■ WORK REQUIRED: Print the full listing exactly.

■ RAW DATA:

**********

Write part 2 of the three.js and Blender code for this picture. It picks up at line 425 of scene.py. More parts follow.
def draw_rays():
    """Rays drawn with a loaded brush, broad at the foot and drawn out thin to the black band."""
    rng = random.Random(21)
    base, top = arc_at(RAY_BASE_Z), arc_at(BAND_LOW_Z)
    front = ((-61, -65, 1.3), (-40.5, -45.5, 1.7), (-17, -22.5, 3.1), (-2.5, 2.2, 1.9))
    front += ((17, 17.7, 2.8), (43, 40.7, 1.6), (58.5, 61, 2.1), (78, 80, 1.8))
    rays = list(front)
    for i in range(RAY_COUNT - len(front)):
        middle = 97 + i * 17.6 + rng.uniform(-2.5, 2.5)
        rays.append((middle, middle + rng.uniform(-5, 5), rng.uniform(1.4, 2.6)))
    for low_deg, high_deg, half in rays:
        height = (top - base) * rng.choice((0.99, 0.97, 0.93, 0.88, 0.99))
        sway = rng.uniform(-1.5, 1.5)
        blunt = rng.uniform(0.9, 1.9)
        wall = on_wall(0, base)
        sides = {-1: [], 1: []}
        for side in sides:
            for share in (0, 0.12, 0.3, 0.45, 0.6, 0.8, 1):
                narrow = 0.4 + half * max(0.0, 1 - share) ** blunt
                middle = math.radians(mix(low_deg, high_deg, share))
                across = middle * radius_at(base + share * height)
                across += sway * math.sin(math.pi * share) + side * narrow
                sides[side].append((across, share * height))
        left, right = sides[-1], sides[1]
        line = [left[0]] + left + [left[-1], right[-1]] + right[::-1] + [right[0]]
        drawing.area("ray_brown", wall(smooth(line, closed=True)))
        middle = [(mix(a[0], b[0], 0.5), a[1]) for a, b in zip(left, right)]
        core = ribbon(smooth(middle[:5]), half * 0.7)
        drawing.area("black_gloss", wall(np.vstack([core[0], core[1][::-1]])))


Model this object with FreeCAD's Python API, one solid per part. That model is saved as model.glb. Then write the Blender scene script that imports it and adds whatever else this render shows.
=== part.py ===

**********

■ WORKED ANSWER:
Write part 2 of the three.js and Blender code for this picture. It picks up at line 425 of scene.py. More parts follow.
def draw_rays():
    """Rays drawn with a loaded brush, broad at the foot and drawn out thin to the black band."""
    rng = random.Random(21)
    base, top = arc_at(RAY_BASE_Z), arc_at(BAND_LOW_Z)
    front = ((-61, -65, 1.3), (-40.5, -45.5, 1.7), (-17, -22.5, 3.1), (-2.5, 2.2, 1.9))
    front += ((17, 17.7, 2.8), (43, 40.7, 1.6), (58.5, 61, 2.1), (78, 80, 1.8))
    rays = list(front)
    for i in range(RAY_COUNT - len(front)):
        middle = 97 + i * 17.6 + rng.uniform(-2.5, 2.5)
        rays.append((middle, middle + rng.uniform(-5, 5), rng.uniform(1.4, 2.6)))
    for low_deg, high_deg, half in rays:
        height = (top - base) * rng.choice((0.99, 0.97, 0.93, 0.88, 0.99))
        sway = rng.uniform(-1.5, 1.5)
        blunt = rng.uniform(0.9, 1.9)
        wall = on_wall(0, base)
        sides = {-1: [], 1: []}
        for side in sides:
            for share in (0, 0.12, 0.3, 0.45, 0.6, 0.8, 1):
                narrow = 0.4 + half * max(0.0, 1 - share) ** blunt
                middle = math.radians(mix(low_deg, high_deg, share))
                across = middle * radius_at(base + share * height)
                across += sway * math.sin(math.pi * share) + side * narrow
                sides[side].append((across, share * height))
        left, right = sides[-1], sides[1]
        line = [left[0]] + left + [left[-1], right[-1]] + right[::-1] + [right[0]]
        drawing.area("ray_brown", wall(smooth(line, closed=True)))
        middle = [(mix(a[0], b[0], 0.5), a[1]) for a, b in zip(left, right)]
        core = ribbon(smooth(middle[:5]), half * 0.7)
        drawing.area("black_gloss", wall(np.vstack([core[0], core[1][::-1]])))


Model this object with FreeCAD's Python API, one solid per part. That model is saved as model.glb. Then write the Blender scene script that imports it and adds whatever else this render shows.
=== part.py ===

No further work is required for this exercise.